Given task: Copy each line below without leaving any out.

Raw data:
________________
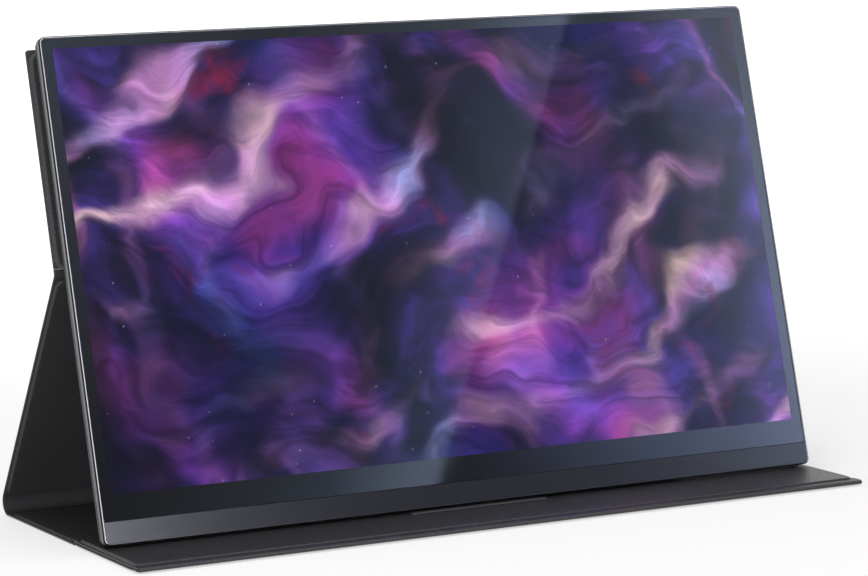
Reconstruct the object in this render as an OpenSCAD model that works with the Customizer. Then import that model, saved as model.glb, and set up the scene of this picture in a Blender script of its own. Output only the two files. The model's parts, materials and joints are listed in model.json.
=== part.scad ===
// Portable monitor standing on its folded leather cover.
// The cover is one run of panels: a holder pad on the display's back, a brace, a base that
// lies on the table, and a flap folded under the base's front. Leather folds join them.
// Frame: +Z up, the screen faces -Y, +X is the screen's right-hand side as a viewer sees it.
// The origin is on the table, at the middle of the object's footprint.
// Display pieces are drawn in the display's own frame: X across, Y into its depth from the
// front glass, Z up its face from the bottom edge.

/* [Screen] */
// Width of the lit area
screen_w = 344.2; // [300:0.1:380]
// Height of the lit area
screen_h = 193.6; // [170:0.1:215]
// Black border beside the lit area, to the edge of the display
side_border = 5.9; // [5:0.1:12]
// Black border over the lit area
top_border = 5.4; // [5:0.1:12]
// Border under the lit area, chin strip included
chin_border = 21.6; // [20:0.1:32]

/* [Display case] */
// Thickness of the whole display
display_t = 8; // [7.8:0.1:11]
// Depth of the metal frame round its edge
frame_depth = 4.6; // [4:0.1:5]
// Thickness of the frame's side wall
frame_wall = 1.6; // [1.2:0.1:2]
// Width of the frame's lip round the glass
frame_lip = 0.8; // [0.5:0.1:1.2]
// Radius of the display's corners
case_corner_r = 3; // [2:0.1:6]
// Width of the polished chamfers on the frame
frame_chamfer = 0.5; // [0.2:0.1:0.7]
// Width of the dark groove that runs round the frame behind its front lip
lip_groove_w = 0.6; // [0.3:0.1:0.8]
// Depth of that groove into the frame
lip_groove_t = 0.25; // [0.15:0.05:0.4]
// How far the rear cover stands in from the frame's outline
cover_inset = 0.5; // [0.3:0.1:1]
// Radius of the rear cover's outer edge
cover_edge_r = 1.5; // [1:0.1:2]
// Wall of the rear cover
cover_wall = 0.8; // [0.6:0.1:1]
// Height of the metal strip under the glass
chin_strip_h = 10.1; // [8:0.1:12]
// Gap between the glass and the chin strip
chin_gap = 0.15; // [0.05:0.05:0.4]

/* [Panel stack] */
// Thickness of the cover glass
glass_t = 1.1; // [0.7:0.1:1.2]
// Thickness of the black adhesive ring behind the glass
gasket_t = 0.3; // [0.2:0.05:0.4]
// Thickness of the liquid crystal cell
cell_t = 0.8; // [0.6:0.05:0.9]
// Thickness of the diffuser sheets
diffuser_t = 0.3; // [0.2:0.05:0.35]
// Thickness of the light guide
light_guide_t = 0.6; // [0.4:0.05:0.65]
// Thickness of the reflector sheet
reflector_t = 0.15; // [0.1:0.05:0.2]
// Thickness of the panel's steel tray
chassis_t = 0.25; // [0.15:0.05:0.3]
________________
Exercise answer:
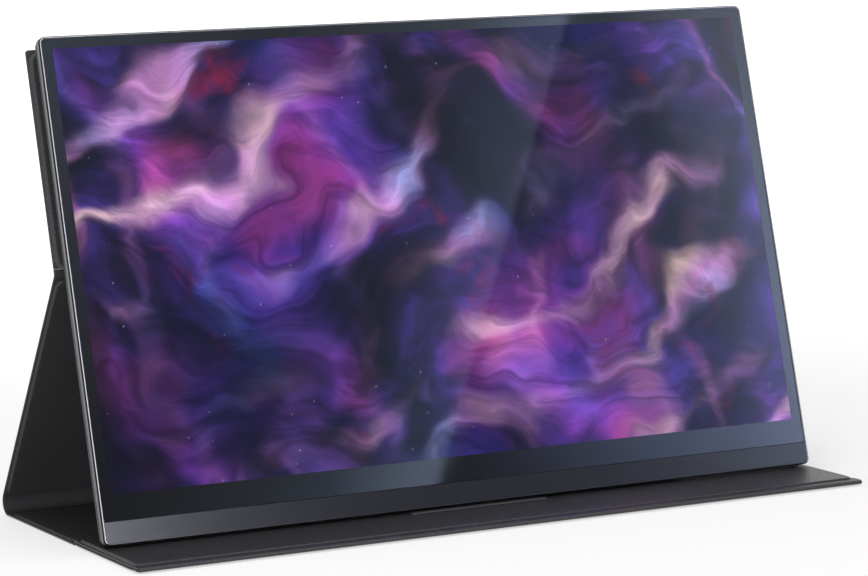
Reconstruct the object in this render as an OpenSCAD model that works with the Customizer. Then import that model, saved as model.glb, and set up the scene of this picture in a Blender script of its own. Output only the two files. The model's parts, materials and joints are listed in model.json.
=== part.scad ===
// Portable monitor standing on its folded leather cover.
// The cover is one run of panels: a holder pad on the display's back, a brace, a base that
// lies on the table, and a flap folded under the base's front. Leather folds join them.
// Frame: +Z up, the screen faces -Y, +X is the screen's right-hand side as a viewer sees it.
// The origin is on the table, at the middle of the object's footprint.
// Display pieces are drawn in the display's own frame: X across, Y into its depth from the
// front glass, Z up its face from the bottom edge.

/* [Screen] */
// Width of the lit area
screen_w = 344.2; // [300:0.1:380]
// Height of the lit area
screen_h = 193.6; // [170:0.1:215]
// Black border beside the lit area, to the edge of the display
side_border = 5.9; // [5:0.1:12]
// Black border over the lit area
top_border = 5.4; // [5:0.1:12]
// Border under the lit area, chin strip included
chin_border = 21.6; // [20:0.1:32]

/* [Display case] */
// Thickness of the whole display
display_t = 8; // [7.8:0.1:11]
// Depth of the metal frame round its edge
frame_depth = 4.6; // [4:0.1:5]
// Thickness of the frame's side wall
frame_wall = 1.6; // [1.2:0.1:2]
// Width of the frame's lip round the glass
frame_lip = 0.8; // [0.5:0.1:1.2]
// Radius of the display's corners
case_corner_r = 3; // [2:0.1:6]
// Width of the polished chamfers on the frame
frame_chamfer = 0.5; // [0.2:0.1:0.7]
// Width of the dark groove that runs round the frame behind its front lip
lip_groove_w = 0.6; // [0.3:0.1:0.8]
// Depth of that groove into the frame
lip_groove_t = 0.25; // [0.15:0.05:0.4]
// How far the rear cover stands in from the frame's outline
cover_inset = 0.5; // [0.3:0.1:1]
// Radius of the rear cover's outer edge
cover_edge_r = 1.5; // [1:0.1:2]
// Wall of the rear cover
cover_wall = 0.8; // [0.6:0.1:1]
// Height of the metal strip under the glass
chin_strip_h = 10.1; // [8:0.1:12]
// Gap between the glass and the chin strip
chin_gap = 0.15; // [0.05:0.05:0.4]

/* [Panel stack] */
// Thickness of the cover glass
glass_t = 1.1; // [0.7:0.1:1.2]
// Thickness of the black adhesive ring behind the glass
gasket_t = 0.3; // [0.2:0.05:0.4]
// Thickness of the liquid crystal cell
cell_t = 0.8; // [0.6:0.05:0.9]
// Thickness of the diffuser sheets
diffuser_t = 0.3; // [0.2:0.05:0.35]
// Thickness of the light guide
light_guide_t = 0.6; // [0.4:0.05:0.65]
// Thickness of the reflector sheet
reflector_t = 0.15; // [0.1:0.05:0.2]
// Thickness of the panel's steel tray
chassis_t = 0.25; // [0.15:0.05:0.3]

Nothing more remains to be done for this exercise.